How does Sterling handle the difference between word tracks for in-person box visits and phone-based F&I delivery?
In-person and phone F&I presentations have different dynamics, and Sterling can train both. Phone F&I presentations are increasingly common for remote delivery transactions and require word tracks calibrated for audio-only interaction — more explicit verbal confirmation, stronger pacing discipline, and specific language for handling the customer who is distracted in a phone environment. If your F&I operation includes remote delivery, the session calibration can include phone-specific word track scenarios.
Does Sterling track whether producers are using approved disclosure language versus improvised language?
Yes. The compliance module tracks specific disclosure language by product and session. When a producer improvises disclosure language rather than using the approved language, the deviation is flagged in the debrief. The Finance Director dashboard records these flags over time, creating a documented record of compliance language training and identifying producers whose improvised language creates regulatory exposure.
Can new producers start with basic word tracks before moving to advanced objection scenarios?

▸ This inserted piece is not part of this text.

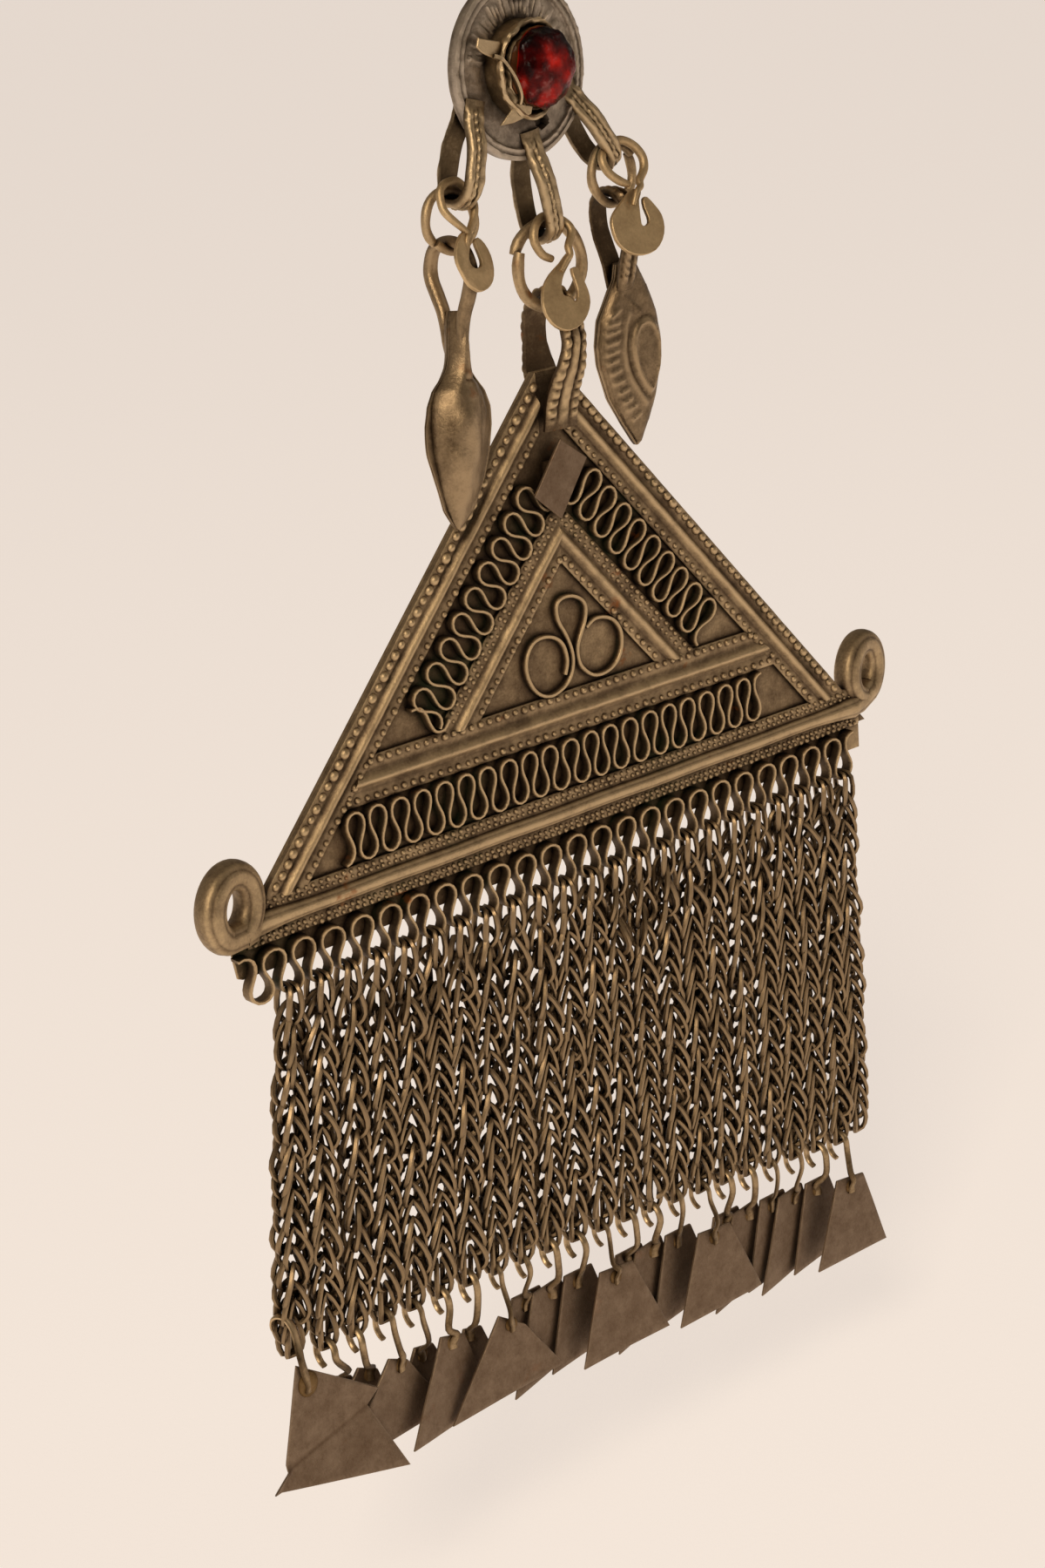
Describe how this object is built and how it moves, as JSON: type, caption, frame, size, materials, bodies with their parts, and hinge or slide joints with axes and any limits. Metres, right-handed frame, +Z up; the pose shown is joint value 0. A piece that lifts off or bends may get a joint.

Yes. The Trust Foundation tier for new producers starts with the basic word track framework — opening, needs-analysis transition, product introduction, recommendation close — before introducing customer resistance. Producers practice the foundational language until it is fluent in low-resistance scenarios before escalating to objection handling. Building the foundation first means the advanced scenarios are adding a difficulty layer on top of established language, not trying to build language and handle objections simultaneously.